| I had tried to use Guix on one of my personal computers (instead of my usual, Arch Linux), but unfortunately since my knowledge of Guile Scheme was lacking, I had difficulties. My pain points were essentially: - The documentation was great from a reference standpoint, but unfortunately it was rough from an introductory point-of-view. I had great difficulty successfully setting up my own packages. - Some tooling (such as asdf-vm[0]) didn't work, and it wasn't clear as to why. Note that this was something that I expected and was ready to work around as needed - While I understand and agree with most of the GNU mantra of free software, it was simply difficult and unwieldy to use my laptop since it required non-free software (including but not limited to WiFi drivers).

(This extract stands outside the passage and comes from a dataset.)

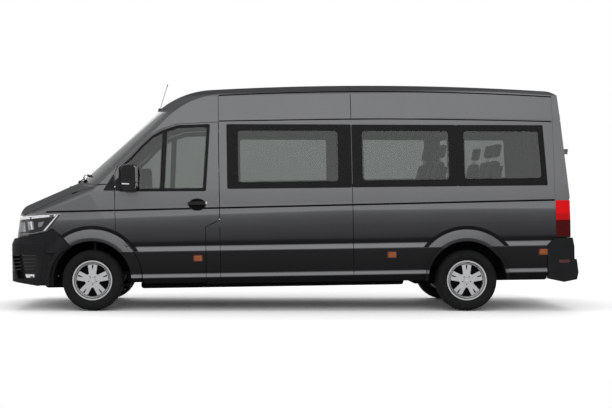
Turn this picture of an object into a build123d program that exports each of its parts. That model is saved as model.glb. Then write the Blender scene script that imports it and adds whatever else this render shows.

There is a "nonguix" package repo which can fill this need, but many of their support channels/forums prohibit discussion of non-free software. Going forward, I really like the idea of Guix. I think if I were to try it again, I'd use it as a package manager on an Arch System, and get comfortable with the more advanced administration tasks before I installed the standalone OS again. [0] - https://asdf-vm.com/ |
Tools like Guix or Nix are oriented around describing packages as expressions. This ends up with the result where the Nix packages don't use system libraries. -- Tools that fetch binaries themselves don't always work well, because assumptions that may be true on many Linux distributions might not hold when using NixOS, or even just nix on other distributions.
Though, using asdf from Nix/Guix sounds a bit like trying to use a scythe while riding on a lawn mower.